Marc Gasol and Zach Randolph formed one of the best big-man tandems in the NBA with both being All-Star-caliber rebounders and scorers. When they were both healthy, neither was indispensable because the other was there.
Now with Randolph gone for extended time, Gasol becomes impossible to replace.
Dirk Nowitzki is one of the truly great scorers in the history of the league and the Mavericks go as he goes. He shouldered the team and carried them to their first ever championship last season in one of the great postseason runs ever.
Then he came in out of shape this year and the Mavs were struggling until DIrk got back into playing shape. Now he's healthy and scoring and the Mavs are on a roll.
When Dirk is playing well, the Mavs are playing well.
Some people say that all Blake Griffin does is dunk. That's not entirely true. It might be all that you see from him on ESPN highlights, but that's not all he does. Granted, he does a lot of that, and that's a good thing, but he also has developed a bit of a jump shot.
About 38 percent of his field goals come from away form the rim. That doesn't begin to show the value of "The Quake" to the Clippers though. The team scored 13 points more per 100 possessions while he's on the court than when he's on the bench.

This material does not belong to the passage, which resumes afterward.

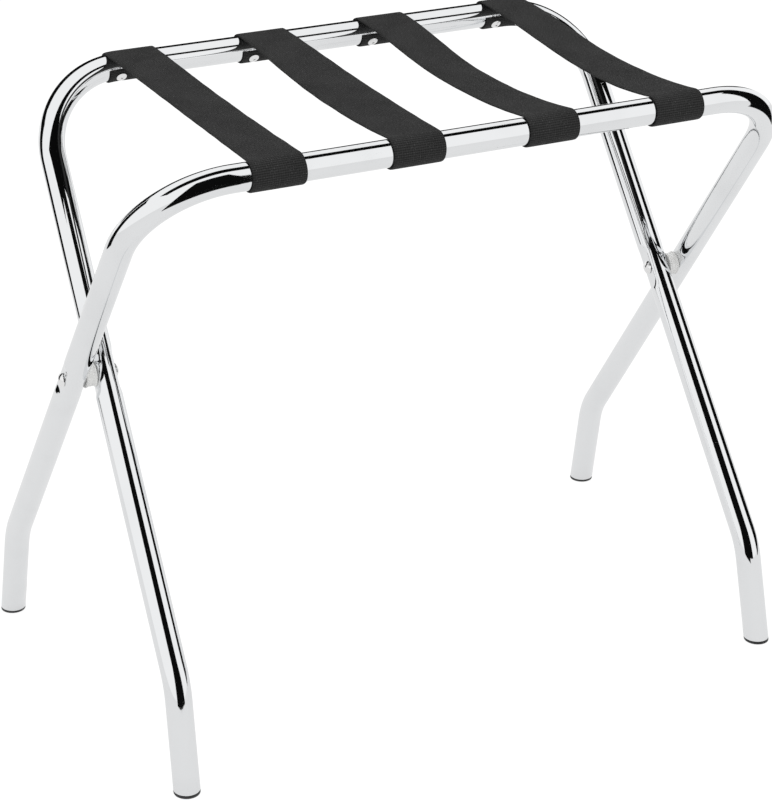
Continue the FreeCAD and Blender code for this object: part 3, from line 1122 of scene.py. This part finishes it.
@dataclass(frozen=True)
class CutEnd:
    """Loose threads along one cut end of a strap."""

    strap: WebbingStrap
    loop: Loop
    count: int = 80
    shortest: float = 0.8 * MM
    longest: float = 5.0 * MM
    thread_radius: float = 0.15 * MM
    sides: int = 5
    spread: float = 0.8
    widest_place: float = 0.49
    layer_share: float = 0.35
    taper: float = 0.6
    lean_share: float = 0.5

    def build(self) -> bmesh.types.BMesh:
        """Stand short tapered threads along the end, each with its own lean.

        Returns:
            The threads' mesh, each thread a closed cone.
        """
        strap = self.strap
        chance = random.Random(100 * strap.hang.number + self.loop.rail_side)
        along = 0.0 if self.loop is Loop.OUTER else 1.0
        step = along + (strap.row_length / strap.flat_length) * (1 if along == 0 else -1)
        mesh = bmesh.new()
        for _ in range(self.count):
            across = chance.uniform(-self.widest_place, self.widest_place)
            lift = chance.uniform(-self.layer_share, self.layer_share) * strap.thickness
            root = strap.place(across, step, lift)
            ahead = (strap.place(across, along, lift) - root).normalized()
            lean = Vector([chance.gauss(0, self.spread) for _ in range(3)])
            direction = (ahead + lean * self.lean_share).normalized()
            length = chance.uniform(self.shortest, self.longest)
            bmesh.ops.create_cone(
                mesh,
                cap_ends=True,
                segments=self.sides,
                radius1=self.thread_radius,
                radius2=self.thread_radius * self.taper,
                depth=length,
                matrix=facing(root + direction * length / 2, direction),
            )
        return mesh

    def dress(self, threads: bpy.types.Material) -> bpy.types.Object:
        """Build the threads and let them ride on the rail that holds them."""
        name = f"{self.strap.name}_{self.loop.strap_end}_threads"
        piece = finish_mesh(name, self.build(), threads)
        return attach(piece, self.loop.body)


@dataclass(frozen=True)
class StrapRivets:
    """The two blind rivets that hold one end of a strap to a rail."""

    strap: WebbingStrap
    loop: Loop
    head_radius: float = 4.5 * MM
    head_height: float = 1.7 * MM
    rim: float = 0.45 * MM
    recess_radius: float = 1.15 * MM
    recess_depth: float = 0.7 * MM
    shank_radius: float = 2 * MM
    tail_radius: float = 2.7 * MM
    tail_top: float = 9.3 * MM
    tail_bottom: float = 6.3 * MM

    def build(self) -> bmesh.types.BMesh:
        """Turn both rivets, each with its mandrel's hollow and its tail in the tube.

        Returns:
            The mesh of two closed rivets.
        """
        strap = self.strap
        seat = strap.sizes.tube_radius + strap.rail_gap + strap.thickness - strap.rivet_dent
        dome = dome_profile(self.head_radius, self.head_height, self.rim)[1:-1]
        dome = [(radius, seat + height) for radius, height in dome if radius > self.recess_radius]
        brim = seat + self.head_height
        profile = [
            (0.0, self.tail_bottom),
            (self.tail_radius - 0.3 * MM, self.tail_bottom),
            (self.tail_radius, self.tail_bottom + 0.5 * MM),
            (self.tail_radius, self.tail_top),
            (self.shank_radius, self.tail_top),
            (self.shank_radius, seat),
            *dome,
            (self.recess_radius, brim - 0.08 * MM),
            (self.recess_radius - 0.1 * MM, brim - self.recess_depth),
            (0.0, brim - self.recess_depth + 0.15 * MM),
        ]
        mesh = bmesh.new()
        for side in Side:
            middle = strap.front if self.loop is Loop.OUTER else strap.rear
            x = middle + side.value * strap.rivet_half_spacing
            centre = strap.around(self.loop, x, 0.0, 0.0)
            outward = strap.around(self.loop, x, 1.0, strap.rivet_place) - centre
            spin_profile(mesh, profile, facing(centre, outward), steps=28)
        return mesh

    def dress(self, finish: bpy.types.Material) -> bpy.types.Object:
        """Build the rivets, give them their finish and let them ride on the rail."""
        name = f"{self.strap.name}_{self.loop.strap_end}_rivets"
        piece = finish_mesh(f"{name}_domed", self.build(), finish)
        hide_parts(name)
        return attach(piece, self.loop.body)


# ----------------------------------------------------------------- studio


@dataclass(frozen=True)
class Flag:
    """Black studio flag that only shows as a dark stripe in the chrome."""

    name: str
    middle: tuple[float, float, float]
    spans: tuple[float, float]
    turn: float
    tilt: float = math.radians(90)

    def hang(self, black: bpy.types.Material) -> bpy.types.Object:
        """Hang the flag.

        Args:
            black: The flag's cloth.

        Returns:
            The flag's object.
        """
        mesh = bmesh.new()
        bmesh.ops.create_grid(mesh, x_segments=1, y_segments=1, size=0.5)
        spans = Matrix.Diagonal((*self.spans, 1, 1))
        turned = Matrix.Rotation(self.turn, 4, "Z") @ Matrix.Rotation(self.tilt, 4, "X")
        bmesh.ops.transform(
            mesh, matrix=Matrix.Translation(self.middle) @ turned @ spans, verts=mesh.verts[:]
        )
        flag = finish_mesh(self.name, mesh, black)
        flag.visible_camera = False
        flag.visible_diffuse = False
        flag.visible_shadow = False
        flag.visible_transmission = False
        return flag


@dataclass(frozen=True)
class Studio:
    """White cove with a soft overhead light and a few black flags."""

    floor_half_size: float = 4.0
    floor_drop: float = 0.3 * MM
    floor_glow: float = 0.68
    floor_seen_glow: float = 0.90
    floor_paint: float = 0.16
    flag_cloth: float = 0.004
    cove_light: float = 1.0
    softbox_power: float = 8.0
    softbox_size: float = 1.6
    softbox_height: float = 2.2
    flags: tuple[Flag, ...] = (
        Flag("flag_camera_side", (-0.295, -0.87, 0.75), (0.83, 1.9), 0.0),
        Flag("flag_camera_side_far", (0.275, -3.0, 2.3), (1.35, 4.6), 0.0),
        Flag("flag_left_back", (-1.10, 0.93, 0.65), (0.60, 1.3), math.radians(50)),
        Flag("flag_right", (0.87, -0.26, 0.68), (0.44, 1.36), math.radians(90)),
        Flag("flag_overhead", (0.1, -0.14, 0.83), (1.4, 0.16), 0.0, 0.0),
        Flag("flag_behind", (0.15, 0.39, 0.635), (1.3, 0.27), 0.0),
    )

    def build(self) -> None:
        """Lay the floor, set the surroundings, hang the flags and the softbox."""
        bpy.context.scene.view_settings.view_transform = "Standard"
        self.lay_floor()
        self.surround()
        black = bpy.data.materials.new("flag_cloth")
        black.use_nodes = True
        shader = black.node_tree.nodes["Principled BSDF"]
        shader.inputs["Base Color"].default_value = grey(self.flag_cloth)
        shader.inputs["Roughness"].default_value = 1.0
        shader.inputs["Specular IOR Level"].default_value = 0.0
        for flag in self.flags:
            flag.hang(black)
        light = bpy.data.lights.new("overhead_softbox", "AREA")
        light.energy = self.softbox_power
        light.size = self.softbox_size
        softbox = bpy.data.objects.new("overhead_softbox", light)
        softbox.location = (0, 0, self.softbox_height)
        softbox.visible_glossy = False
        bpy.context.scene.collection.objects.link(softbox)

    def lay_floor(self) -> None:
        """Lay a pale floor that glows a little, so that its shadows stay faint."""
        material, nodes = new_material("pale_floor")
        seen = nodes.add("ShaderNodeLightPath").outputs["Is Camera Ray"]
        glow = nodes.ramp(seen, 0.0, 1.0, self.floor_glow, self.floor_seen_glow)
        light = nodes.add("ShaderNodeEmission", {"Color": grey(1.0), "Strength": glow})
        paint = nodes.add("ShaderNodeBsdfDiffuse", {"Color": grey(self.floor_paint)})
        both = nodes.add("ShaderNodeAddShader", {0: light.outputs[0], 1: paint.outputs[0]})
        nodes.show(both.outputs[0])
        mesh = bmesh.new()
        bmesh.ops.create_grid(mesh, x_segments=1, y_segments=1, size=self.floor_half_size)
        bmesh.ops.translate(mesh, vec=(0, 0, -self.floor_drop), verts=mesh.verts[:])
        finish_mesh("studio_floor", mesh, material)

    def surround(self) -> None:
        """Surround the rack with an even white cove."""
        world = bpy.data.worlds.new("studio_cove")
        bpy.context.scene.world = world
        world.use_nodes = True
        background = world.node_tree.nodes["Background"].inputs
        background["Color"].default_value = grey(1.0)
        background["Strength"].default_value = self.cove_light


@dataclass(frozen=True)
class StudioCamera:
    """Long lens that looks down on the rack from its front left."""

    location: tuple[float, float, float] = (-0.89656, -1.77713, 1.12801)
    yaw: float = math.radians(26.569)
    pitch: float = math.radians(24.486)
    lens: float = 111.63
    sensor: float = 36.0

    def place(self) -> None:
        """Stand the camera and make it the scene's own."""
        data = bpy.data.cameras.new("studio_camera")
        data.lens = self.lens
        data.sensor_width = self.sensor
        camera = bpy.data.objects.new("studio_camera", data)
        camera.location = self.location
        camera.rotation_euler = (math.pi / 2 - self.pitch, 0, -self.yaw)
        bpy.context.scene.collection.objects.link(camera)
        bpy.context.scene.camera = camera


# ------------------------------------------------------------------- rack

CHROME = HardFinish(
    slot="tube_chrome",
    colour=(0.84, 0.85, 0.86),
    metallic=1.0,
    roughness=0.035,
    smudge_roughness=0.05,
    scratch_roughness=0.10,
    wave_height=0.02 * MM,
    wave_scale=22.0,
    shade_change=0.03,
)
RIVET_CHROME = HardFinish(
    slot="rivet_chrome",
    colour=(0.86, 0.86, 0.86),
    metallic=1.0,
    roughness=0.12,
    smudge_roughness=0.12,
    scratch_roughness=0.15,
    wave_height=0.05 * MM,
    wave_scale=160.0,
    shade_change=0.12,
)
PLUG_PLASTIC = HardFinish(
    slot="foot_plastic",
    colour=(0.014, 0.014, 0.015),
    metallic=0.0,
    roughness=0.42,
    smudge_roughness=0.15,
    scratch_roughness=0.2,
    wave_height=0.06 * MM,
    wave_scale=600.0,
    shade_change=-0.5,
)
SPACER_NYLON = HardFinish(
    slot="spacer_nylon",
    colour=(0.80, 0.80, 0.79),
    metallic=0.0,
    roughness=0.40,
    smudge_roughness=0.12,
    scratch_roughness=0.15,
    wave_height=0.05 * MM,
    wave_scale=500.0,
    shade_change=0.10,
)
HANGS = (
    StrapHang(1, 0.3 * MM, 2.0 * MM, 0.50, 0.50),
    StrapHang(2, 6.6 * MM, 2.0 * MM, 0.45, 0.45),
    StrapHang(3, 9.4 * MM, 12.0 * MM, 0.47, 0.50),
    StrapHang(4, 8.8 * MM, 9.8 * MM, 0.35, 0.45),
)


@dataclass(frozen=True)
class LuggageRack:
    """The whole rack: two tubes, their plugs, the pivots and four riveted straps."""

    sizes: RackSizes

    def dress(self) -> list[bpy.types.Object]:
        """Build every piece and give it its finish.

        Returns:
            The pieces, in the order that they were built.
        """
        wear = handling_wear_group()
        chrome = CHROME.material(wear)
        rivet_chrome = RIVET_CHROME.material(wear)
        plastic = PLUG_PLASTIC.material(wear)
        nylon = SPACER_NYLON.material(wear)
        webbing = WebbingFinish().material(weave_group())
        threads = ThreadFinish().material()
        pieces = []
        for loop in Loop:
            pieces.append(BentTube(self.sizes, loop).dress(chrome))
            for side in Side:
                pieces.append(FootPlug(self.sizes, loop, side).dress(plastic))
        for side in Side:
            pieces.append(PivotSpacer(side).dress(nylon))
            pieces.append(PivotRivet(side).dress(rivet_chrome))
        for hang in HANGS:
            strap = WebbingStrap(
                self.sizes,
                hang,
                front=middle_x(f"strap_{hang.number}_front_rivets"),
                rear=middle_x(f"strap_{hang.number}_rear_rivets"),
            )
            pieces.append(strap.dress(webbing, threads))
            for loop in Loop:
                pieces.append(StrapRivets(strap, loop).dress(rivet_chrome))
        return pieces


def main() -> None:
    """Build the rack around its frame, then the studio and the camera."""
    logging.basicConfig(level=logging.INFO, format="%(message)s")
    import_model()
    StudioCamera().place()
    Studio().build()
    for piece in LuggageRack(RackSizes.from_frame()).dress():
        LOG.info("built %s: %d faces", piece.name, len(piece.data.polygons))
    bpy.context.view_layer.update()


if __name__ == "__main__":
    main()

Perhaps even more surprisingly, they yield 11 points fewer while he's on the court than when he's on the bench as well. Additionally the Clippers shoot, rebound and pass better with their effective field-goal percentage, rebound percentage and assist percentage all going up with Griffin on the court.
LaMarcus Aldridge might be the best two-way big man in the game not named Dwight Howard. There are three players in the league right now who have a defensive rating of 99 or less and who are averaging 20 points per game or more: Aldridge, Howard and Kevin Love.
Of the three, Aldridge has the fewest points per play against.
On a team where big men getting injured is almost a hobby, Aldridge is a truly indispensable member.
Kevin Love has taken the 20/10 benchmark and made it into a 25/15. The only player with more games of scoring 25 points and 15 rebounds over the last season and a half is Dwight Howard.
Love does not look like the greatest player on the court while he's playing, but he's consistently in the right place, has impeccable timing and shoots as well as any big man in the league.
He is truly a special player and the Timberwolves have him locked up for years to come.
I could almost just say, "He's Kobe Bryant" and leave it at that.
Bryant is the greatest active player today. He is the Lakers. Their slim championship chances right now are bound to his ailing wrist.
When Bryant is on the court, the Lakers, as a team, have better assist, rebound and field-goal percentages and a lower turnover percentage. They score more and give up fewer points.
Without Bryant, they have no outside scoring threat and no real mid-range game. Essentially he's the entire backcourt and is utterly indispensable. The only reason he's not higher in the rankings is that the team's chances are relatively low.
Chris Paul's numbers go unquestioned. His 19 points and nine assists show he's one of the great players in the league right now.
Beyond that is his leadership. Paul has, as expected, turned the Clippers into one of the contenders in the West. He has made the Clippers a preferred destination for players looking to win a ring.
That the words "Clippers" and "ring" could even be brought up in the same paragraph says everything there is to say about him.
He's the MVP for a reason. He is the heart ad soul of the Chicago Bulls. His hatred of losing is reminiscent of Michael Jordan or Kobe Bryant. He simply refuses to acknowledge defeat until the game is over.
His back and toe problems are cause for major concern. His play, his leadership and his drive area all woven together to make Derrick Rose the most indispensable player in the NBA.